We should not be surprised when we continually experience these ongoing outbreaks and recurring recalls, because both (1)USDA and (2)litigation have focused its sanctions against the downstream destination facilities (restaurants, retail meat markets, and further processing plants) which have unwittingly purchased meat which was previously contaminated with invisible pathogens. Until USDA is willing to Force the Source, rather than Destroying the Destination, America is virtually guaranteed ongoing outbreaks.

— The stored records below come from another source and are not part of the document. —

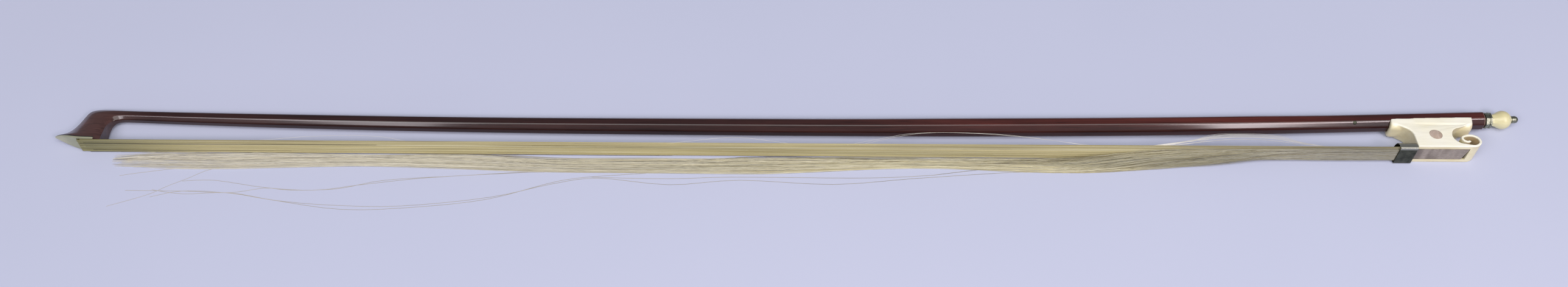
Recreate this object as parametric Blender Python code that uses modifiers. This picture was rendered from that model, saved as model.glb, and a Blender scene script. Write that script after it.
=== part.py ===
"""A violin bow with an ivory-coloured frog, lying on its side.

The bow is drawn in its own frame: x runs from the tip to the button, y from the hair up to the
back of the stick, and z across the bow from one cheek to the other. The empty "bow" then lays
that frame down on a flat surface. Sizes are in metres.
"""

from math import acos, asin, atan, atan2, cos, degrees, hypot, pi, radians, sin, tan

import bmesh
import bpy
from mathutils import Matrix, Vector

mm = 0.001

# Gaps between touching pieces
seat_gap = 0.3 * mm
inlay_gap = 0.2 * mm
running_gap = 0.2 * mm

# Lengths along the bow
head_length = 25.2 * mm
stick_run = 700.1 * mm
button_gap = 0.55 * mm
collar_length = 3.2 * mm
bulb_length = 10.4 * mm
finial_length = 4.1 * mm

# Stick: an octagon all the way, cambered towards the hair and tapered towards the head
handle_flats = 8.85 * mm
neck_flats = 5.35 * mm
taper_run = 466.0 * mm
taper_power = 2.2
neck_run = 8.8 * mm
camber_low_run = 298.0 * mm
camber_height = 15.15 * mm
camber_head_rise = 4.1 * mm
camber_handle_rise = 4.8 * mm
camber_power = 2.6
handle_run = 67.1 * mm
end_chamfer = 0.7 * mm
screw_bore = 3.4 * mm
bore_depth = 40.0 * mm
journal_bore = 2.4 * mm
journal_depth = 5.0 * mm

# Head: the face is flat at the throat, then curls up and runs on straight to the tip
face_height = 1.4 * mm
face_flat = 7.0 * mm
face_radius = 28.0 * mm
face_curl = 8.0 * mm
face_heel = 3.3 * mm
head_half_width = 5.25 * mm
plate_thickness = 0.9 * mm
liner_thickness = 0.5 * mm
head_mortise_start = 4.6 * mm
head_mortise_end = 11.9 * mm
head_mortise_width = 7.2 * mm
head_mortise_depth = 5.2 * mm
plate_window_width = 8.4 * mm
tip_knot_diameter = 1.9 * mm

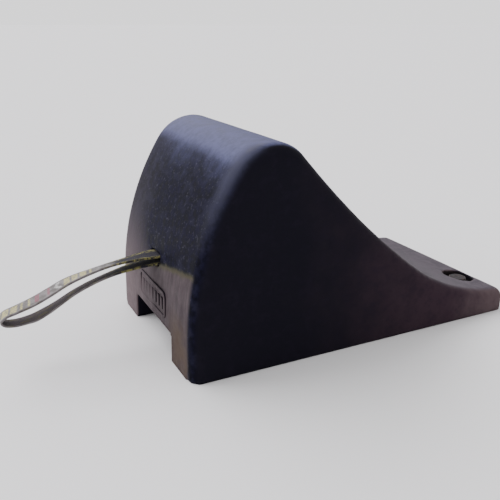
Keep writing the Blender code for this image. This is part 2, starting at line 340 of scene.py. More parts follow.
def make_strap():
    """The whole strap as one strip of webbing."""
    wander_by, cup_by, rib_by, rib_room = 0.0004, 0.00025, 0.00007, 0.00008
    route = strap_route()
    section = strap_section(18, 4)
    bm = bmesh.new()
    layer_u = bm.verts.layers.float.new("strap_u")
    layer_v = bm.verts.layers.float.new("strap_v")
    layer_face = bm.verts.layers.float.new("strap_face")
    rings, along_strap = [], 0.0
    last = len(route) - 1
    inside = strap_inside_length(route)
    for index, (x, z, roll) in enumerate(route):
        before, after = route[max(index - 1, 0)], route[min(index + 1, last)]
        if index:
            along_strap += math.hypot(x - before[0], z - before[1])
        along = Vector((after[0] - before[0], 0.0, after[1] - before[1])).normalized()
        lean = math.radians(roll)
        across = Vector((0.0, math.cos(lean), math.sin(lean)))
        normal = along.cross(across).normalized()
        across = normal.cross(along).normalized()
        wander = wander_by * noise.noise(Vector((along_strap * 60, 0.0, 4.0)))
        ring = []
        for u, v, t, face in section:
            cup = cup_by * (u * u - 0.4) * noise.noise(Vector((along_strap * 40, 7.0, 1.0)))
            rib = rib_by * math.cos(u * 9 * math.pi) * v
            point = Vector((x, wander, z)) + across * (u * STRAP_WIDTH / 2)
            point += normal * (v * STRAP_THICKNESS / 2 + cup + rib - rib_room * v)
            vert = bm.verts.new(point)
            vert[layer_u], vert[layer_v], vert[layer_face] = t, along_strap - inside, face
            ring.append(vert)
        rings.append(ring)
    count = len(section)
    for ring, following in zip(rings, rings[1:]):
        for side in range(count):
            other = (side + 1) % count
            bm.faces.new((ring[side], ring[other], following[other], following[side]))
    bm.faces.new(rings[0])
    bm.faces.new(list(reversed(rings[-1])))
    strap = new_object(bm, "pull_strap_webbing")
    strap.data.shade_smooth()
    strap.data.materials.append(webbing_material())
    bend_start, bend_end = (HINGE_X + 0.004, 0, HINGE_Z), (HINGE_X - 0.008, 0, HINGE_Z)
    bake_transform(strap)
    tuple(bend_start)
    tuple(bend_end)
    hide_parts("pull_strap_loop", "pull_strap_tail")
    return strap


def span(n, value, low, high, soft=0.0006):
    """1 where value is between low and high, with soft ends."""
    return n.math("MULTIPLY", n.ramp(value, low - soft, low + soft), n.ramp(value, high + soft, high - soft))


def webbing_print(n, u, v):
    """(yellow, red, white) masks of plain blocks, bars and a chevron, which repeat along the outer side."""
    turn = n.math("FRACT", n.math("DIVIDE", n.math("SUBTRACT", v, PRINT_START), PRINT_REPEAT))
    phase = n.math("MULTIPLY", turn, PRINT_REPEAT)
    across = n.math("ABSOLUTE", u)
    slanted = n.math("ADD", phase, n.math("MULTIPLY", u, 0.0016))
    folded = n.math("ADD", phase, n.math("MULTIPLY", across, 0.0050))
    clear_of_edges = n.ramp(across, 0.80, 0.66)
    clear_of_slot = n.ramp(v, 0.050, 0.056)
    masks = []
    for place, marks in ((slanted, YELLOW_MARKS), (slanted, RED_MARKS), (folded, (CHEVRON,))):
        mask = 0.0
        for low, high in marks:
            mask = n.math("ADD", mask, span(n, place, low, high))
        masks.append(n.product(mask, clear_of_edges, clear_of_slot))
    return masks


def webbing_material():
    """Soiled grey webbing with plain coloured marks outside, purple-brown inside, darker there partly as
    painted shade, and a woven bump.
    """
    material, tree, shader = new_material("webbing")
    n = Nodes(tree)
    u, v, face = (attribute_value(n, name) for name in ("strap_u", "strap_v", "strap_face"))
    half_width = n.math("MULTIPLY", u, STRAP_WIDTH / 2)
    position = n.add("ShaderNodeCombineXYZ", X=half_width, Y=v, Z=0.0).outputs[0]

    # Weave: cross ribs, each broken into staggered yarns.
    rib_pitch = 0.0011
    rib = n.math("SINE", n.math("MULTIPLY", v, 2 * math.pi / rib_pitch))
    yarn = n.math("SINE", n.math("MULTIPLY", u, 14 * math.pi))
    weave = n.math("ADD", n.math("MULTIPLY", rib, yarn), n.math("MULTIPLY", rib, 0.5))
    fray = n.noise(position, 900.0, 2.0, 0.6)
    dirt = n.noise(position, 95.0, 4.0, 0.65)

    # Outer side: mauve-grey ground with worn print, going black with yellow borders near the slot.
    worn = n.ramp(n.noise(position, 420.0, 4.0, 0.75), 0.34, 0.58)
    outer = n.mix(n.ramp(dirt, 0.36, 0.64), (0.145, 0.135, 0.128), (0.275, 0.262, 0.262))
    yellow_ink, red_ink, white_ink = (0.62, 0.57, 0.25), (0.33, 0.10, 0.14), (0.58, 0.58, 0.56)
    for mask, ink in zip(webbing_print(n, u, v), (yellow_ink, red_ink, white_ink)):
        outer = n.mix(n.product(mask, worn, 0.9), outer, ink)
    from_slot = n.math("MINIMUM", v, n.math("SUBTRACT", route_length(LOOP_ROUTE), v))
    uneven = n.math("MULTIPLY", n.math("SUBTRACT", dirt, 0.5), 0.03)
    soiled = n.ramp(n.math("ADD", from_slot, uneven), 0.048, 0.028)
    blotch = n.ramp(n.noise(n.scaled(position, (1.0, 0.55, 1.0)), 340.0, 3.0, 0.7), 0.44, 0.58)
    borders = n.math("ADD", n.ramp(u, 0.30, 0.60), n.ramp(u, -0.66, -0.88))
    black = n.mix(n.math("MULTIPLY", borders, blotch), (0.012, 0.010, 0.018), (0.215, 0.198, 0.070))
    outer = n.mix(soiled, outer, black)

    # Inner side: dark purple-brown with olive streaks, its darkness partly painted shade.
    streak = n.noise(n.scaled(position, (1.0, 0.35, 1.0)), 210.0, 4.0, 0.65)
    inner = n.mix(n.ramp(streak, 0.50, 0.66), (0.070, 0.052, 0.060), (0.118, 0.106, 0.046))
    inner = n.mix(n.math("MULTIPLY", soiled, 0.9), inner, black)
    colour = n.mix(face, inner, outer)
    shade = n.ramp(n.math("ADD", weave, n.math("MULTIPLY", fray, 1.4)), -1.2, 2.4, 0.62, 1.18)
    grey = n.add("ShaderNodeCombineColor", Red=shade, Green=shade, Blue=shade).outputs[0]
    n.put(shader, "Base Color", n.mix(1.0, colour, grey, "MULTIPLY"))
    n.put(shader, "Roughness", n.ramp(fray, 0.3, 0.7, 0.72, 0.95))
    shader.inputs["Specular IOR Level"].default_value = 0.2
    shader.inputs["Sheen Weight"].default_value = 0.06
    woven = n.bump(weave, 0.55, 0.00025)
    n.put(shader, "Normal", n.bump(fray, 0.25, 0.0003, woven))
    return material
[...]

USDA is totally opposed to putting Bill Marler out of business, and in fact is Mr. Marler’s ultimate ally by promoting the rights of the big slaughter plants to continue producing enteric bacteria-laced meat with virtual impunity. Why does USDA appear to have experienced a sudden change in heart regarding Tracebacks? I propose that since successful tracebacks have been accomplished for melamine-laced products, spinach to a mere handful of California farms, as well as tracebacks of lettuce, peppers, peanut butter, etc, USDA’s historical inability to traceback to the slaughter plants of origin has become monumentally conspicuous in comparison. And think of the irony of this historical fact!

Although FDA has inspectors in produce plants only once every few years, the agency has successfully accomplished these tracebacks. USDA on the other hand, has inspectors in every meat plant every day, yet is strangely unable to match FDA’s success in performing tracebacks. Perhaps the Obama administration is to be credited with the USDA’s born-again metamorphosis in its alleged desire to suddenly perform tracebacks to the origin of contamination. I can guarantee everyone one thing: we had best be closely watching every statement USDA makes in its January hearing, because the agency’s past performance in this area proves that USDA fears big packer clout more than it fears public health outbreaks.